Summary. The manuscript presents Ultralytics YOLO26, a family of real-time vision models (n/s/m/l/x scales) that replace NMS with a dual-head design, eliminate Distribution Focal Loss, introduce MuSGD (a Muon-SGD hybrid), Progressive Loss, and STAL label assignment. It reports 40.9-57.5 mAP on COCO at 1.7-11.8 ms T4 TensorRT latency, 40.6 AP on LVIS minival for the open-vocabulary YOLOE-26x variant, and consistent gains on segmentation, pose, and oriented detection tasks, claiming these changes advance the accuracy-latency Pareto front over prior real-time detectors.

Significance. If the reported gains are shown to result from the listed architectural and training changes under controlled conditions, the work would strengthen the YOLO lineage with simpler deployment and broader task support; the open release of code and models would further increase impact for practitioners.

major comments (2)
  1. [Abstract] Abstract: the central claim that the dual-head design, DFL removal, MuSGD, Progressive Loss, and STAL advance the COCO accuracy-latency Pareto front is unsupported because no ablation studies, fixed-baseline comparisons, or training-protocol details (data augmentation, epoch count, hyper-parameters) are supplied to isolate these factors from unreported differences versus prior YOLO models.
  2. [Abstract] Abstract and §1: the experimental protocol (training schedule, optimizer settings for MuSGD mixing coefficients, Progressive Loss transition weights, STAL thresholds) is omitted, preventing verification that the 40.9-57.5 mAP range and latency figures are reproducible or attributable to the claimed innovations rather than implementation details.
minor comments (1)
  1. [Abstract] The abstract introduces several new terms (MuSGD, STAL, Progressive Loss) without a brief definition or reference to their first appearance in the methods section.

Simulated Author's Rebuttal

2 responses · 0 unresolved

We thank the referee for the constructive comments on the abstract and experimental details. We address each point below and will revise the manuscript to strengthen support for the claims and improve reproducibility.

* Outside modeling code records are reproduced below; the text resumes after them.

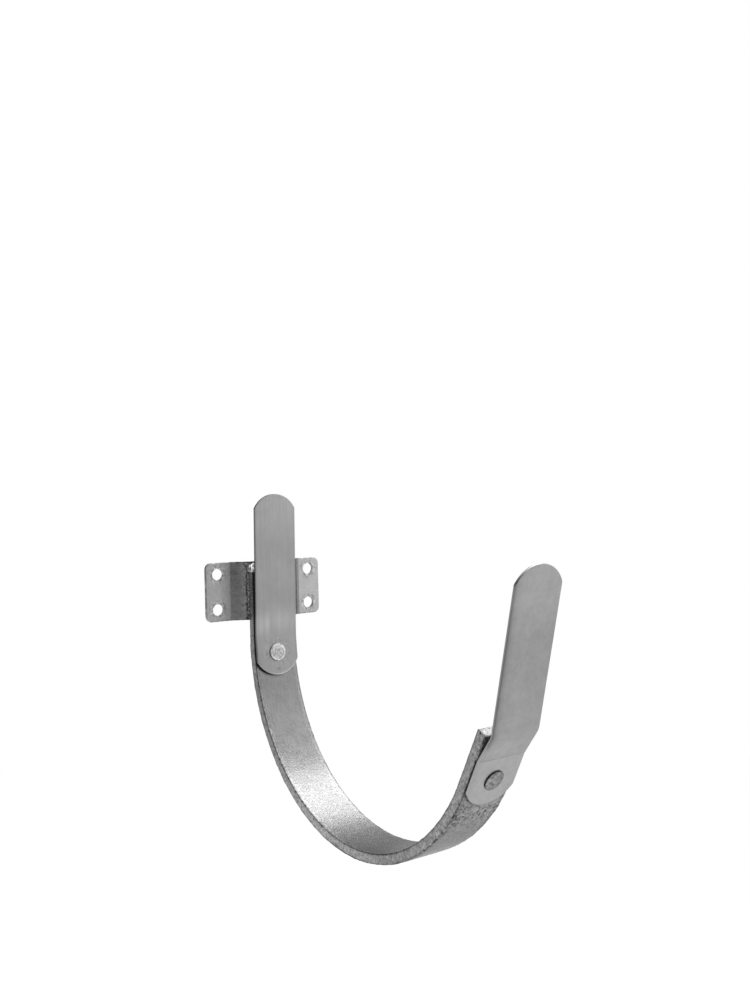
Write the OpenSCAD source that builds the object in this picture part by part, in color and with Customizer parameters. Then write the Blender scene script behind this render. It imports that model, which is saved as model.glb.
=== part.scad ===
// Gutter bracket: a flat bar bent to a half-round bed, welded to a joggled
// wall plate, with a sheet tongue riveted to each end of the bar.
// Origin: centre of the four wall holes, on the wall plane.
// +X along the wall, +Y into the wall, +Z up. Millimetres.

/* [Strap] */
// Width of the flat bar, along the wall
bar_w = 30; // [28:0.5:36]
// Thickness of the flat bar
bar_t = 6; // [5:0.5:8]
// Inner radius of the half-round bed
bed_r = 104; // [90:0.5:125]
// Angle the bed turns through, from the upright to the front run
bed_angle = 152.3; // [148:0.1:156]
// Depth of the bed centre below the wall holes
bed_drop = 30; // [26:0.5:36]
// Depth of the upright's cut end below the plate's upper edge
upright_below = 6.75; // [6:0.25:9]
// Straight run at the front end of the bar
front_run = 30.5; // [28:0.5:36]

/* [Wall plate] */
// Thickness of the plate sheet
plate_t = 2; // [1.5:0.25:3]
// Length of the plate along the wall
plate_w = 84; // [80:0.5:100]
// Height of the plate
plate_h = 37.5; // [36:0.5:44]
// Corner radius of the flanges
plate_corner_r = 4; // [2:0.5:5]
// Clear space between the crown and the wall
crown_rise = 6; // [4:0.5:8]
// Slope of the webs between the crown and the flanges
web_angle = 34; // [28:1:45]
// Inner radius of the plate's bends
plate_bend_r = 1.5; // [1:0.25:2]
// Diameter of the wall holes
hole_d = 7.25; // [6:0.25:9]
// Hole spacing along the wall
hole_dx = 67; // [66:0.5:74]
// Hole spacing up the wall
hole_dz = 22.5; // [21:0.5:24]

/* [Tongues] */
// How much narrower than the bar the tongues are
tongue_less_w = 0.5; // [0:0.5:2]
// Thickness of the tongue sheet
tongue_t = 1.5; // [1:0.25:2]
// How much the radius of the rounded ends exceeds half a tongue's width
tongue_end_more = 1.65; // [1:0.05:3]
// Height of the rear tongue above its bend
rear_upper = 88.5; // [60:0.5:110]
// Forward lean of the rear tongue's upper run
rear_lean = 1.4; // [0:0.1:3]
// Inner radius of the rear tongue's soft bend
rear_bend_r = 60; // [30:1:80]
// Length of the front tongue above its upper bend
front_upper = 79.3; // [50:0.5:95]
// Forward lean of the front tongue's upper run
front_lean = 14; // [8:0.5:18]
// Length of the front tongue from its lower end to the crease
front_lower = 27.7; // [24:0.5:32]
// Turn of the crease, away from the bar
crease_angle = 10; // [6:0.5:14]
// Inner radius of the crease
crease_r = 1; // [0.5:0.25:3]
// Length of the joggle between the two bends
joggle_run = 14.2; // [10:0.2:20]
// Inner radius of the front tongue's upper bend
front_bend_r = 8; // [4:0.5:12]

/* [Rivets] */
// Diameter of the rivet shanks
shank_d = 6; // [5:0.5:7]
// Diametral play of the shanks in their holes
shank_play = 0.1; // [0.05:0.05:0.3]
// Diameter of the formed heads
head_d = 11.4; // [10:0.2:13]
// Height of the formed heads
head_h = 2; // [1.5:0.1:3]
// Height of a head's upright rim
head_rim = 0.7; // [0.4:0.1:1]
// Diameter of the heads on the far side of the bar
tail_d = 9; // [8:0.2:10]
// Height of the heads on the far side of the bar
tail_h = 1.8; // [1.4:0.1:2.6]
// Angle of the rear rivet below the bed centre's level
rear_rivet_angle = 5.5; // [5:0.1:7]
// Length of the rear tongue below its rivet
rear_tail = 14.3; // [12:0.1:16]
// Height of the front rivet up the front run
front_rivet_up = 3; // [3:0.1:8]
// Length of the front tongue below the start of the front run
front_tail = 11.5; // [9:0.5:13]

/* [Weld] */
// Leg of the weld bead across the top of the bar
weld_leg = 6; // [4:0.5:6]

/* [Hidden] */
$fn = 96;
// Distance from the wall to the bed centre
bed_y = bed_r + bar_t + plate_t + crown_rise;
// Outer radius of the bar in the bed
back_r = bed_r + bar_t;
// Height of the upright's cut end above the wall holes
upright_top = plate_h / 2 - upright_below;
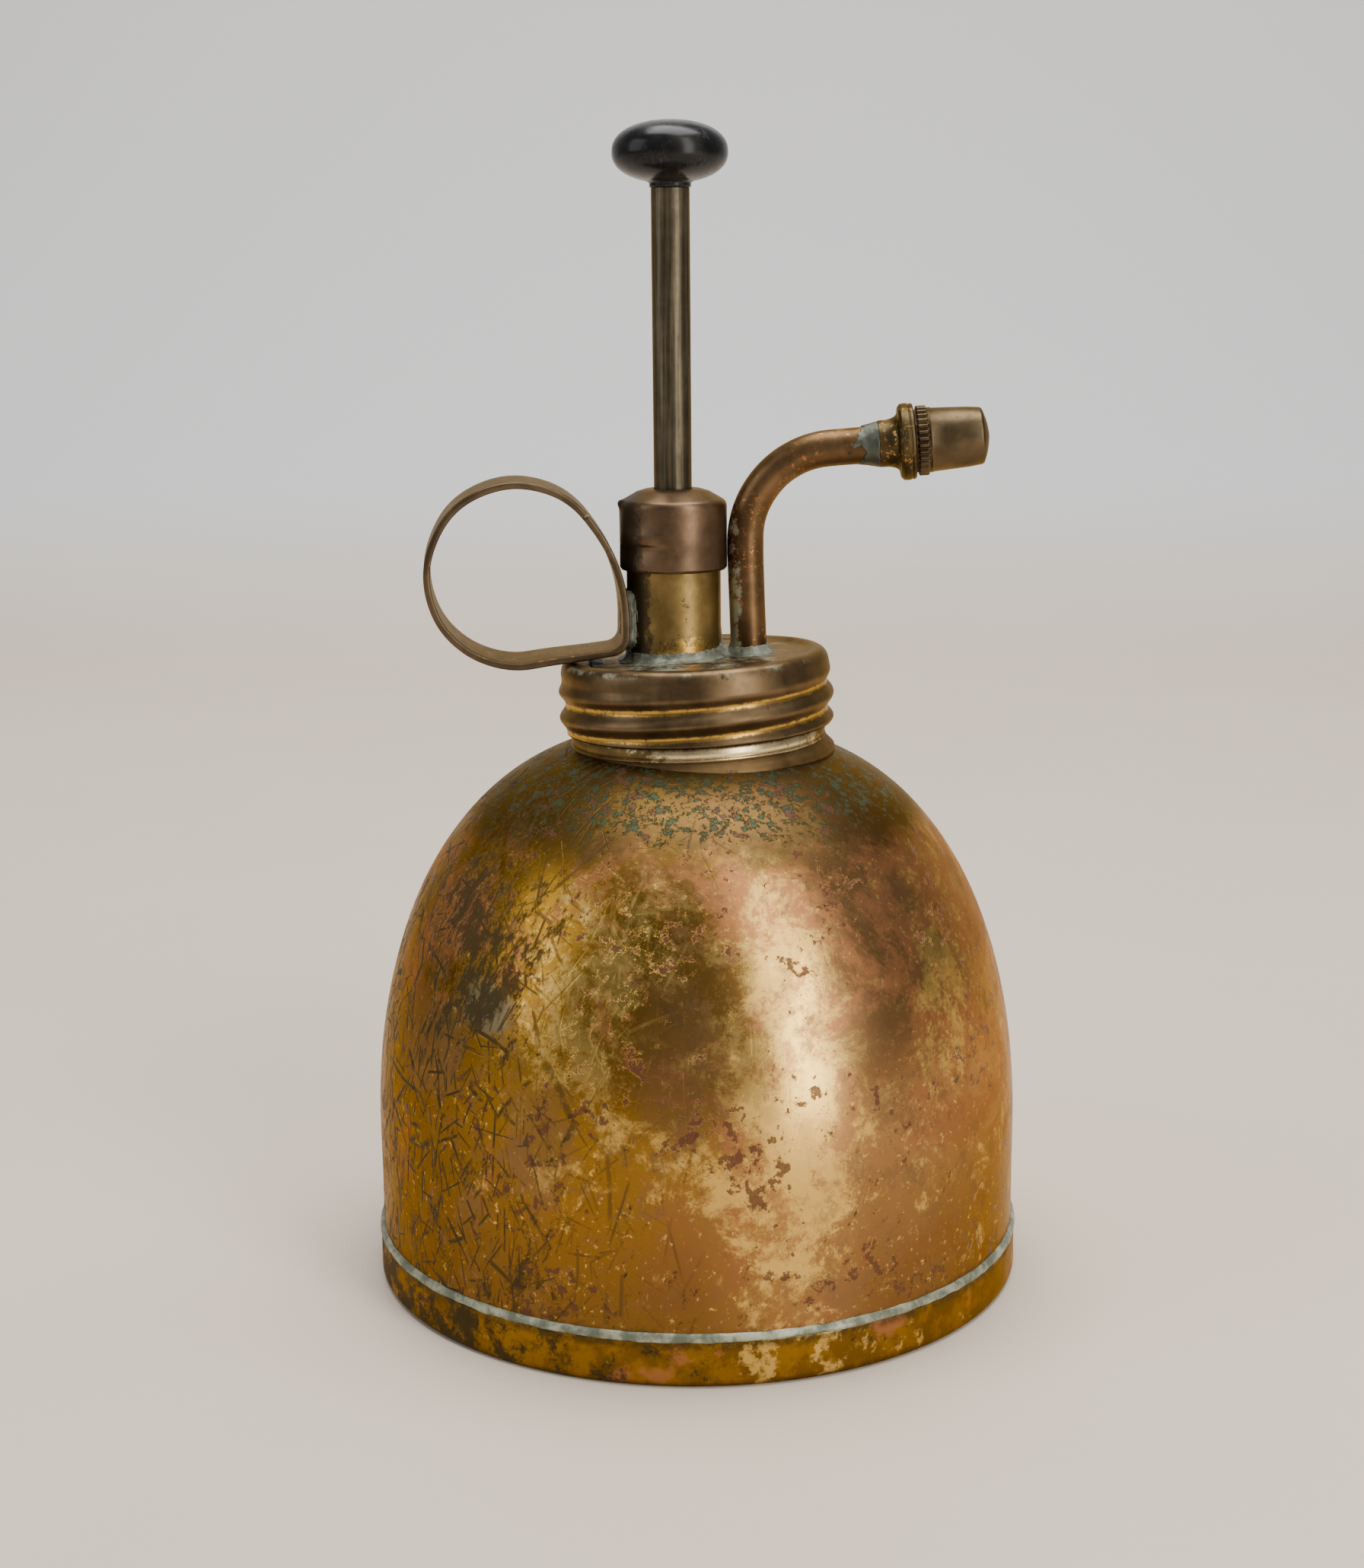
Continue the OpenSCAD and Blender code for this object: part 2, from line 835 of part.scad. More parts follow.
module piston_washer() {
    color("gold")
        at_pump()
            pipe(spring_seat_r, shank_r + face_gap, plate_z - leather_base
                 - piston_washer_t - 2 * gap, plate_z - leather_base - 2 * gap);
}

module piston_nut() {
    nut_top = plate_z - leather_base - piston_washer_t - 3 * gap;
    color("goldenrod")
        at_pump()
            difference() {
                translate([0, 0, nut_top - nut_t])
                    cylinder(r = nut_flats / 2 / cos(30), h = nut_t, $fn = 6);
                rod_piece(shank_r + face_gap, shank_z - over, nut_top + over);
            }
}

tank_shell();
base_pan();
base_solder();
neck_ring();
neck_solder();
cap_gasket();
screw_cap();
pump_barrel();
barrel_solder();
gland_cap();
gland_packing();
gland_washer();
finger_ring();
ring_solder();
spray_tube();
tube_solder();
nozzle_body();
nozzle_solder();
nozzle_washer();
nozzle_cap();
swirl_core();
foot_valve_body();
stop_pin();
suction_strainer();
inlet_ball();
outlet_ball();
return_spring();
spring_washer();
plunger_rod();
knob();
piston_plate();
cup_leather();
piston_washer();
piston_nut();
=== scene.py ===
"""Looks of the brass hand mister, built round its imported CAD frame.

Shapes are worked out in millimetres and turned into metres when a mesh is made.
"""

import json
import math

import bmesh
import bpy
import numpy as np
from mathutils import Matrix, Vector, noise


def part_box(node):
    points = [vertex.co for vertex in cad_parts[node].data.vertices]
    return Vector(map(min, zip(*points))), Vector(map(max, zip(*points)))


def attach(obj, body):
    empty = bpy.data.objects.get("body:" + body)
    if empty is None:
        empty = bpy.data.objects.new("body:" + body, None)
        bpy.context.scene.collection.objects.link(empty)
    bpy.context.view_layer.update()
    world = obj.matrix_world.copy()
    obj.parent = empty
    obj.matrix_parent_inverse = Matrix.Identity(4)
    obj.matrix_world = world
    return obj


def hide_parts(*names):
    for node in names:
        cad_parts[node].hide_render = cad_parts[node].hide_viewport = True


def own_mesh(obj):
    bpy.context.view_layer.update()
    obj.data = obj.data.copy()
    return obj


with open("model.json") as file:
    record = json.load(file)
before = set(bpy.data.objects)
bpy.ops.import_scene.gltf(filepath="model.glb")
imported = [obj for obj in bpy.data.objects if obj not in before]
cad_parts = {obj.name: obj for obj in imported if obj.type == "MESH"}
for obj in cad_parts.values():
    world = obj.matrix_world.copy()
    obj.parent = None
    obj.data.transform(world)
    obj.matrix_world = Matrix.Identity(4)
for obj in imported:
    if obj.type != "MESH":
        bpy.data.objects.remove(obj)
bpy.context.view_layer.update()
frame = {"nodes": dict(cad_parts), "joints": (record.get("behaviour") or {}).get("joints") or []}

MM = 0.001
TURN = 2 * math.pi


# ---------------------------------------------------------------- the frame

def joint_line(name):
    """A point on a joint's axis in mm, and the axis as a unit vector."""
    joint = next(j for j in frame["joints"] if j["name"] == name)
    return Vector(joint["pos_m"]) / MM, Vector(joint["axis"]).normalized()


def corners(node):
    """Lowest and highest corner of a CAD node, in mm."""
    low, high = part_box(node)
    return low / MM, high / MM


def reach(node, line):
    """Largest distance of a CAD node's vertices from a line, in mm."""
    point, axis = line
    places = (v.co / MM - point for v in frame["nodes"][node].data.vertices)
    return max((p - p.dot(axis) * axis).length for p in places)


def axis_frame(line):
    """Matrix that puts +Z on a line, with +X kept in the row's XZ plane."""
    point, axis = line
    side = Vector((0, 1, 0))
    across = side.cross(axis)
    turned = Matrix((across, side, axis)).transposed().to_4x4()
    return Matrix.Translation(point) @ turned


CAP_LINE = joint_line("cap_turn")
PUMP_LINE = joint_line("plunger_turn")
NOZZLE_LINE = joint_line("nozzle_turn")
TANK_LINE = (Vector((0, 0, 0)), Vector((0, 0, 1)))

CAP_FRAME = axis_frame(CAP_LINE)
NOZZLE_FRAME = axis_frame(NOZZLE_LINE)
PUMP_X = PUMP_LINE[0].x
PUMP_FRAME = Matrix.Translation((PUMP_X, 0, 0))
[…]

read point-by-point responses
  1. Referee: [Abstract] Abstract: the central claim that the dual-head design, DFL removal, MuSGD, Progressive Loss, and STAL advance the COCO accuracy-latency Pareto front is unsupported because no ablation studies, fixed-baseline comparisons, or training-protocol details (data augmentation, epoch count, hyper-parameters) are supplied to isolate these factors from unreported differences versus prior YOLO models.

    Authors: We agree that dedicated ablation studies would more rigorously isolate the contribution of each component. The manuscript reports end-to-end system performance and direct comparisons against prior YOLO models on COCO and other benchmarks. In the revision we will add a concise ablation table summarizing the impact of the dual-head design, DFL removal, MuSGD, Progressive Loss, and STAL. revision: yes

  2. Referee: [Abstract] Abstract and §1: the experimental protocol (training schedule, optimizer settings for MuSGD mixing coefficients, Progressive Loss transition weights, STAL thresholds) is omitted, preventing verification that the 40.9-57.5 mAP range and latency figures are reproducible or attributable to the claimed innovations rather than implementation details.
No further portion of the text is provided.